Home Invasion
Here is a story from a woman I know. It happened in her upper-middle-class town of white and Asian professional people and their families.
One morning a housewife in the town was at home with her two children, an infant and a toddler. The baby was asleep upstairs and the toddler was playing in the living room while the mother sat across the room on the sofa, perhaps watching a television program.
Suddenly, a large black man charged through the back door of the home and surprised the woman.
The man beat up the mother, punching her several times in the kidney and leveling other serious blows. The mother remained silent, apparently so as not to alarm her child.
Then, when the mother was lying injured on the floor, the man ran up the stairs to the home's second floor and presumably searched for valuables. He did not touch the infant who was napping at the time.
Shortly later, the man came back down the stairs and beat the woman again, finally tossing her down the basement steps before leaving the home.
All of the above is known to be true because the family's nannycam (a camera typically deployed to monitor babysitters) filmed the entire event.
Police Investigation
When the mother was able to rouse herself, she called 911. Two local officers were sent to investigate.
During their investigation, at least one of the officers made disparaging comments about predatory black men. We know this because either the nannycam or a police recording device captured the comments.
Footage from the nannycam video was released to news agencies, and the attacker was identified and charged in short order.
The attacker may have refused a plea offer or the prosecutor may have believed the case against the attacker was so strong that no plea offer was extended. In any event, a jury trial was held. The attacker had a criminal record, but not for the kind of activity described above.
At trial, the bad guy's defense attorney raised the issue of the police officer's racist comments. It seems that these comments were the only attempt to gain sympathy from the jury, which mostly likely included Hispanic or African American members, given the county's racial makeup.
The evidence was hard to ignore, however, and the man was convicted. During the sentencing hearing, the woman who had been attacked described her injuries -- internal damage and difficulty walking normally even two years later.
Her testimony must have been moving. Her facts and the video and the attacker's history, taken together, led to a life sentence for the bad guy.
Again, all of this is documentable and true.
But my friend wonders.
Other Factors
My friend says that people in her town heard other things, possibly from public officials who had talked with police investigators.
The most interesting thing -- which my friend cannot prove -- is that the husband of the woman who was attacked had had a disagreement with another black man. Apparently the husband contracted with the man for some kind of service and then did not pay the service provider.
The story from there is that the service provider was angry enough to recruit an acquaintance -- the large black man caught on video -- to exact revenge on the family by attacking the man's wife.
It is interesting that the nannycam video includes the man kissing his wife and toddler goodbye on the morning of the incident and that the home invasion followed very shortly afterward. This suggests that the house had been watched by the attacker and that the attacker waited until he was certain that mother and children were alone.

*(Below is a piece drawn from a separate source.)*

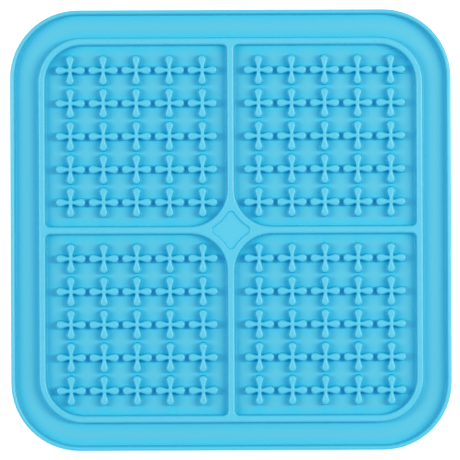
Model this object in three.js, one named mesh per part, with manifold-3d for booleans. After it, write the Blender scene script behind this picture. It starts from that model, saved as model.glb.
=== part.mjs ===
// A square silicone lick mat: one moulded piece that lies flat.
// Millimetres, +Z up, origin at the centre of the underside.
import * as THREE from 'three';
import Module from 'manifold-3d';

const quarterTurn = Math.PI / 2;

// Whole mat
const matSide = 200;
const rimTop = 8;
const outerCornerRadius = 31;

// Outer rim and the moat inside it
const outerRimTopWidth = 1.8;
const moatFloor = 2.5;
const moatFootHalf = 97.7;

// Inner rim, measured at its outer and inner edges
const innerRimOuterTopHalf = 87.2;
const innerRimOuterFootHalf = 87.6;
const innerRimInnerTopHalf = 84.3;
const innerRimInnerFootHalf = 83.9;
const innerRimCornerCentre = 67.1;

// Ribs that part the four pockets
const ribTopHalf = 1.5;
const ribFootHalf = 1.9;
const pocketFloor = 2.5;
const middleCornerRadius = 17;
const smallCornerRadius = 2.2;

// Diamond recess where the ribs cross
const diamondDepth = 1;
const diamondSideRadius = 20.1;
const diamondTipRadius = 1.75;

// Crosses that stand in the pockets
const crossesPerSide = 5;
const crossPitch = 15;
const firstCross = 12.75;
const crossTop = 7.5;
const petalRadius = 1.76;
const petalCentre = 4.88;
const petalWrap = quarterTurn + 0.2;
const petalCrotch = 0.7;
const crossDraft = 0.2;

// Steps along curves
const largeArcSteps = 9;
const smallArcSteps = 3;
const sideArcSteps = 4;
const petalArcSteps = 4;

// How far a cutting or joining body runs past the surface it meets
const overlap = 1;

// Points of an arc from one angle to another, both ends included.
function arc(x, y, radius, from, to, steps) {
  const points = [];
  for (let i = 0; i <= steps; i += 1) {
    const angle = from + (to - from) * i / steps;
    points.push(new THREE.Vector2(x + radius * Math.cos(angle), y + radius * Math.sin(angle)));
  }
  return points;
}

// A rectangle with a radius of its own at each corner, anticlockwise from the lower right.
function roundedOutline(low, high, radii, steps) {
  const corners = [[high, low], [high, high], [low, high], [low, low]];
  const points = [];
  corners.forEach(([x, y], i) => {
    const radius = radii[i];
    const centreX = x === high ? high - radius : low + radius;
    const centreY = y === high ? high - radius : low + radius;
    const from = (i - 1) * quarterTurn;
    points.push(...arc(centreX, centreY, radius, from, from + quarterTurn, steps[i]));
  });
  return points;
}

// A square centred on the mat, with one radius at all corners.
function squareOutline(half, radius) {
  return roundedOutline(-half, half, Array(4).fill(radius), Array(4).fill(largeArcSteps));
}

// A closed body through outlines of equal point count, each at its own height.
function loft(levels) {
  const count = levels[0].outline.length;
  const positions = [];
  for (const { z, outline } of levels) {
    for (const point of outline) {
      positions.push(point.x, point.y, z);
    }
  }
  const faces = [];
  for (let level = 0; level + 1 < levels.length; level += 1) {
    for (let i = 0; i < count; i += 1) {
      const a = level * count + i;
      const b = level * count + (i + 1) % count;
      faces.push(a, b, b + count, a, b + count, a + count);
    }
  }
  const last = (levels.length - 1) * count;
  for (const [a, b, c] of THREE.ShapeUtils.triangulateShape(levels[0].outline, [])) {
    faces.push(c, b, a);
  }
  for (const [a, b, c] of THREE.ShapeUtils.triangulateShape(levels.at(-1).outline, [])) {
    faces.push(last + a, last + b, last + c);
  }
  const geometry = new THREE.BufferGeometry();
  geometry.setAttribute('position', new THREE.Float32BufferAttribute(positions, 3));
  geometry.setIndex(faces);
  return geometry;
}

const wasm = await Module();
wasm.setup();

function toSolid(geometry) {
  const vertProperties = new Float32Array(geometry.attributes.position.array);
  const triVerts = new Uint32Array(geometry.index.array);
  return new wasm.Manifold(new wasm.Mesh({ numProp: 3, vertProperties, triVerts }));
}

function toGeometry(solid) {
  const mesh = solid.getMesh();
  const geometry = new THREE.BufferGeometry();
  geometry.setAttribute('position', new THREE.BufferAttribute(mesh.vertProperties, 3));
  geometry.setIndex(new THREE.BufferAttribute(mesh.triVerts, 1));
  geometry.computeVertexNormals();
  return geometry;
}

// A body whose walls slope from its foot to its top, and stand upright past either end.
function tapered(foot, top, below, above) {
  const levels = [foot, top];
  if (below > 0) {
    levels.unshift({ z: foot.z - below, outline: foot.outline });
  }
  if (above > 0) {
    levels.push({ z: top.z + above, outline: top.outline });
  }
  return toSolid(loft(levels));
}

function slab() {
  const outline = squareOutline(matSide / 2, outerCornerRadius);
  return toSolid(loft([{ z: 0, outline }, { z: rimTop, outline }]));
}

// The groove between the outer rim and the inner rim.
function moat() {
  const cornerCentre = matSide / 2 - outerCornerRadius;
  const topHalf = matSide / 2 - outerRimTopWidth;
  const outside = tapered(
    { z: moatFloor, outline: squareOutline(moatFootHalf, moatFootHalf - cornerCentre) },
    { z: rimTop, outline: squareOutline(topHalf, topHalf - cornerCentre) },
    0,
    overlap,
  );
  const footHalf = innerRimOuterFootHalf;
  const rimHalf = innerRimOuterTopHalf;
  const island = tapered(
    { z: moatFloor, outline: squareOutline(footHalf, footHalf - innerRimCornerCentre) },
    { z: rimTop, outline: squareOutline(rimHalf, rimHalf - innerRimCornerCentre) },
    overlap,
    2 * overlap,
  );
  return outside.subtract(island);
}

// One pocket in the +X +Y quarter: wide curves at the mat's corner and at its middle.
function pocketOutline(low, high) {
  const outerRadius = high - innerRimCornerCentre;
  const middleRadius = middleCornerRadius + ribTopHalf - low;
  const radii = [smallCornerRadius, outerRadius, smallCornerRadius, middleRadius];
  return roundedOutline(low, high, radii, [smallArcSteps, largeArcSteps, smallArcSteps, largeArcSteps]);
}

function pocket() {
  return tapered(
    { z: pocketFloor, outline: pocketOutline(ribFootHalf, innerRimInnerFootHalf) },
    { z: rimTop, outline: pocketOutline(ribTopHalf, innerRimInnerTopHalf) },
    0,
    overlap,
  );
}

// The diamond's sides curve inwards, parallel to the pockets' curves, and its tips are rounded.
function diamond() {
  const sideCentre = ribTopHalf + middleCornerRadius;
  const reach = diamondSideRadius + diamondTipRadius;
  const tipCentre = sideCentre - Math.sqrt(reach ** 2 - sideCentre ** 2);
  const tipHalfAngle = Math.acos((sideCentre - tipCentre) / reach);
  const outline = [];
  for (let quarter = 0; quarter < 4; quarter += 1) {
    const turn = quarter * quarterTurn;
    const tip = arc(tipCentre, 0, diamondTipRadius, -tipHalfAngle, tipHalfAngle, sideArcSteps);
    const from = Math.PI + tipHalfAngle;
    const to = Math.PI + quarterTurn - tipHalfAngle;
    const side = arc(sideCentre, sideCentre, diamondSideRadius, from, to, sideArcSteps);
    const points = [...tip, ...side.slice(1, -1)];
    outline.push(...points.map((point) => point.rotateAround(new THREE.Vector2(), turn)));
  }
  return toSolid(loft([
    { z: rimTop - diamondDepth, outline },
    { z: rimTop + overlap, outline },
  ]));
}

// A cross of four drop-shaped petals, each a narrow waist that ends in a round bulb.
function crossOutline(growth) {
  const radius = petalRadius + growth;
  const crotch = petalCrotch + growth;
  const outline = [];
  for (let quarter = 0; quarter < 4; quarter += 1) {
    const turn = quarter * quarterTurn;
    const bulb = arc(petalCentre, 0, radius, -petalWrap, petalWrap, petalArcSteps);
    const points = [...bulb, new THREE.Vector2(crotch, crotch)];
    outline.push(...points.map((point) => point.rotateAround(new THREE.Vector2(), turn)));
  }
  return outline;
}

function cross() {
  return tapered(
    { z: pocketFloor, outline: crossOutline(crossDraft) },
    { z: crossTop, outline: crossOutline(0) },
    overlap,
    0,
  );
}

function mat() {
  let solid = slab().subtract(moat()).subtract(diamond());
  const quarterPocket = pocket();
  for (const degrees of [0, 90, 180, 270]) {
    solid = solid.subtract(quarterPocket.rotate([0, 0, degrees]));
  }
  const oneCross = cross();
  const crosses = [];
  for (const signX of [-1, 1]) {
    for (const signY of [-1, 1]) {
      for (let column = 0; column < crossesPerSide; column += 1) {
        for (let row = 0; row < crossesPerSide; row += 1) {
          const x = signX * (firstCross + column * crossPitch);
          const y = signY * (firstCross + row * crossPitch);
          crosses.push(oneCross.translate([x, y, 0]));
        }
      }
    }
  }
  for (const each of crosses) {
    solid = solid.add(each);
  }
  return toGeometry(solid);
}

const silicone = new THREE.MeshStandardMaterial({ color: 0x4fb9dc, roughness: 0.55, metalness: 0 });

const matMesh = new THREE.Mesh(mat(), silicone);
matMesh.name = 'mat';

const part = new THREE.Group();
part.add(matMesh);

export default part;
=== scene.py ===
import math

import bmesh
import bpy
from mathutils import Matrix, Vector
from mathutils.geometry import tessellate_polygon


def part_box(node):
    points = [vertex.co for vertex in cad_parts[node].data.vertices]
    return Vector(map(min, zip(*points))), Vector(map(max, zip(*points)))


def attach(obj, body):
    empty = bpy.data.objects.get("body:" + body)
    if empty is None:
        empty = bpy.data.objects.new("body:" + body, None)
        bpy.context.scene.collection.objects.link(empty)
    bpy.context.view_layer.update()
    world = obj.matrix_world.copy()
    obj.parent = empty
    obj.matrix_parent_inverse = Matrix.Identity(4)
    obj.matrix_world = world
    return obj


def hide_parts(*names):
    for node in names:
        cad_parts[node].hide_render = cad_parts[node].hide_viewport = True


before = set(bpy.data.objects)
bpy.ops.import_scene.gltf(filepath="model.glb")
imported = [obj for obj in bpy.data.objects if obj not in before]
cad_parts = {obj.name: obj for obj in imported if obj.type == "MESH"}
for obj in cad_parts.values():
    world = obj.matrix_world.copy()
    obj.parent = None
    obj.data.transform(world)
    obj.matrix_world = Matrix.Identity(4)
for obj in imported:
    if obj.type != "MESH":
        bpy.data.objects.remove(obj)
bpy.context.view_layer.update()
matLow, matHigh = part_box("mat")

mm = 0.001
quarterTurn = math.pi / 2
side = (matHigh.x - matLow.x) / mm  # outlines are worked out in millimetres, and meshes in metres
top = matHigh.z / mm
print("frame loaded: the mat is", round(side), "mm a side and", round(top, 1), "mm high")


# Node trees: a socket that takes Python's own arithmetic, and one method that adds any node.

class Wire:
    def __init__(self, graph, socket):
        self.graph = graph
        self.socket = socket

    def maths(self, operation, first, second):
        return self.graph.add("ShaderNodeMath", {"operation": operation}, {0: first, 1: second})

    def __add__(self, other):
        return self.maths("ADD", self, other)

    def __radd__(self, other):
        return self.maths("ADD", other, self)

    def __sub__(self, other):
        return self.maths("SUBTRACT", self, other)

    def __rsub__(self, other):
        return self.maths("SUBTRACT", other, self)

    def __mul__(self, other):
        return self.maths("MULTIPLY", self, other)

    def __rmul__(self, other):
        return self.maths("MULTIPLY", other, self)


class Graph:
    def __init__(self, tree):
        self.tree = tree

    def add(self, kind, settings=None, inputs=None, output=0):
        node = self.tree.nodes.new(kind)
        for name, value in (settings or {}).items():
            setattr(node, name, value)
        for name, value in (inputs or {}).items():
            if isinstance(value, Wire):
                self.tree.links.new(value.socket, node.inputs[name])
            else:
                node.inputs[name].default_value = value
        return Wire(self, node.outputs[output]) if len(node.outputs) else node


# Outlines in plan. Each takes an offset, so that its loops stay parallel from foot to top.

def arcPoints(x, y, radius, start, end, steps):
    angles = [start + (end - start) * i / steps for i in range(steps + 1)]
    return [Vector((x + radius * math.cos(a), y + radius * math.sin(a))) for a in angles]


def ringPoints(x, y, radius, sides):  # a whole ring, without a double of its first point
    return arcPoints(x, y, radius, 0, 2 * math.pi * (sides - 1) / sides, sides - 1)


def turned(points, quarter):  # by so many quarter turns about the middle of the mat or cross
    c, s = [(1, 0), (0, 1), (-1, 0), (0, -1)][quarter]
    return [Vector((c * p.x - s * p.y, s * p.x + c * p.y)) for p in points]


def roundedLoop(low, high, radii, steps):
    corners = [(high, low), (high, high), (low, high), (low, low)]
    points = []
    for i, (x, y) in enumerate(corners):
        radius = radii[i]
        centreX = x - radius if x == high else x + radius
        centreY = y - radius if y == high else y + radius
        start = (i - 1) * quarterTurn
        points += arcPoints(centreX, centreY, radius, start, start + quarterTurn, steps[i])
    return points


def roundedPath(corners, stepsAtEach):  # a profile through (offset, height, radius) corners
    points = [Vector(corners[0][:2])]
    for before, corner, after, steps in zip(corners, corners[1:], corners[2:], stepsAtEach):
        here = Vector(corner[:2])
        back = (Vector(before[:2]) - here).normalized()
        ahead = (Vector(after[:2]) - here).normalized()
        halfAngle = back.angle(ahead) / 2
        centre = here + (back + ahead).normalized() * corner[2] / math.sin(halfAngle)
        reach = corner[2] / math.tan(halfAngle)
        first = (here + back * reach - centre).normalized()
        last = (here + ahead * reach - centre).normalized()
        points += [centre + first.slerp(last, i / steps) * corner[2] for i in range(steps + 1)]
    points.append(Vector(corners[-1][:2]))
    return points


# Mesh making with loops of equal count

def addLoop(mesh, points, height):
    return [mesh.verts.new((p.x * mm, p.y * mm, height * mm)) for p in points]


def bridge(mesh, first, second):
    for i in range(len(first)):
        j = (i + 1) % len(first)
        mesh.faces.new((first[i], first[j], second[j], second[i]))


def stack(mesh, path, loopAt):
    loops = [addLoop(mesh, loopAt(p.x), p.y) for p in path]
    for first, second in zip(loops, loops[1:]):
        bridge(mesh, first, second)
    return loops[0], loops[-1]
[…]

It is also interesting that the attacker's main goal seemed to be to injure the woman. It is unusual for criminals to break into houses for the purpose of beating up people they do not know. Although he spent time upstairs as the woman lay injured, he was not reported to have stolen any valuables, and he did not hurt either of the family's children.
Additionally, before leaving, he attacked the woman again, picking her up and tossing her down the stairs when he could just as easily have run out of the house and made his escape (unaware, as he was, that his actions were caught on film.) Robbery is bad, but I believe violent physical assault is typically regarded as a more serious crime.
It is also interesting that the family had its nannycam video operating in the morning while the mother was at home with her children. Typically those machines are set to watch nannies or au pairs. Watching long hours of a babysitter interacting with kids must be a bit tedious. One would expect a husband to trust his wife with the care of their children and not to feel required to monitor their movements while he was at work.
There have been reports of some home invasions in other parts of my friend's state, typically of South Asian families' homes where crooks seem to believe families keep large amounts of gold and/or money. The family in the case my friend described seems to be Asian, but not Indian or Pakistani.
Finally and perhaps most interesting, there has never been a home invasion robbery in my friend's town, neither before nor since the event described above. It's a one-off.
All this suggests that the thing was not random, as the case submitted to the jury seemed to imply.
If the bad guy had been recruited to commit the crime, he did not name his abettor.
If the husband's action indirectly provoked a violent retaliation, that was not revealed either.
What the attacker did was terrible, and he deserves to be in prison.
But there seems to be a strong possibility that two other men bear some responsibility. If the suppositions are true and either one of them had acted more honorably, the home invasion would not have occurred.
Postscript
I tracked back and read news reports about trial reports on this case. These revealed some errors in my story.
First, the attacker had a previous conviction for home invasion.
Second, the man stole the woman's wedding rings, her husband's watch, a necklace, a cellphone and the baby monitor in her sleeping child's room. The value of these items might be useful to a burglar, but they do not explain the violence of the incident.
I'm not sure whether these additional facts alter anything in my report above.